Yerkes, Charles T.

Yerkes, Charles T. (Tyson)

(1837–1905) railway financier; born in Philadelphia. He opened his own brokerage firm and joined the stock exchange (1859), started his own banking house (1862), and by 1866 had established his brilliance in municipal finance. When a financial "panic" followed the Chicago fire of 1871, Yerkes was caught short as Philadelphia's bond salesman and imprisoned for "technical embezzlement," a two-year sentence of which he served seven months and was pardoned. He recouped his losses, but his reputation in Philadelphia society never recovered. In 1881 he divorced, remarried, and moved to Chicago (1882). There he engineered the construction of the Downtown Union Loop, replacing the old horse-drawn lines with modern rail transportation; but his methods of financing were so corrupt that Illinois took steps to establish municipal, not private, ownership of street railways.
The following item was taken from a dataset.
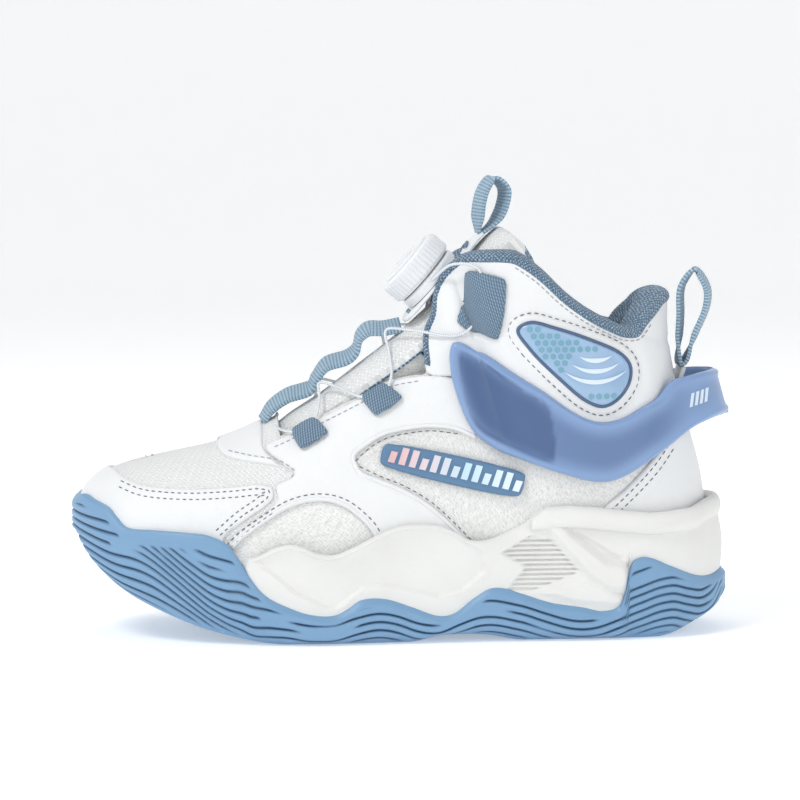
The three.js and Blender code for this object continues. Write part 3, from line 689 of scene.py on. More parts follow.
def build_flecks(effect: Effect) -> None:
    """A flecked knit: small stitches in rows, lightened at random by noise.

    Args:
        effect: The node group that is being built.
    """
    vector = effect.source.outputs["Vector"]
    split = effect.node("ShaderNodeSeparateXYZ", None, Vector=vector)
    scale = effect.source.outputs["Scale"]
    rows = effect.maths("SINE", effect.maths("MULTIPLY", split.outputs["X"], scale))
    lines = effect.maths("SINE", effect.maths("MULTIPLY", split.outputs["Y"], scale))
    stitches = effect.maths("MULTIPLY", rows, lines)
    noise = effect.node("ShaderNodeTexNoise", None, Vector=vector, Scale=1.3, Detail=3.0)
    total = effect.maths("ADD", effect.maths("MULTIPLY", stitches, 0.16), noise.outputs["Fac"])
    fleck = effect.node("ShaderNodeMapRange", {"interpolation_type": "SMOOTHSTEP"}, Value=total, From_Min=0.50,
        From_Max=0.68)
    effect.give(effect.maths("ADD", stitches, noise.outputs["Fac"]), fleck.outputs["Result"])


def build_speckle(effect: Effect) -> None:
    """A fine moulded skin: two sizes of noise.

    Args:
        effect: The node group that is being built.
    """
    vector = effect.source.outputs["Vector"]
    fine = effect.node("ShaderNodeTexNoise", None, Vector=vector, Scale=effect.source.outputs["Scale"], Detail=5.0)
    broad = effect.node("ShaderNodeTexNoise", None, Vector=vector, Scale=60.0, Detail=2.0)
    effect.give(fine.outputs["Fac"], broad.outputs["Fac"])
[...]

Politically and socially ostracized for his "rapacity," he left Chicago in 1899. In 1900 he went to London where he headed the syndicate that built the subway. His main philanthropy was an observatory given to the University of Chicago (1892). Theodore Dreiser's "Cowperwood trilogy"—The Financier (1912), The Titan (1914), and The Stoic (1947)—was based on the life of Yerkes.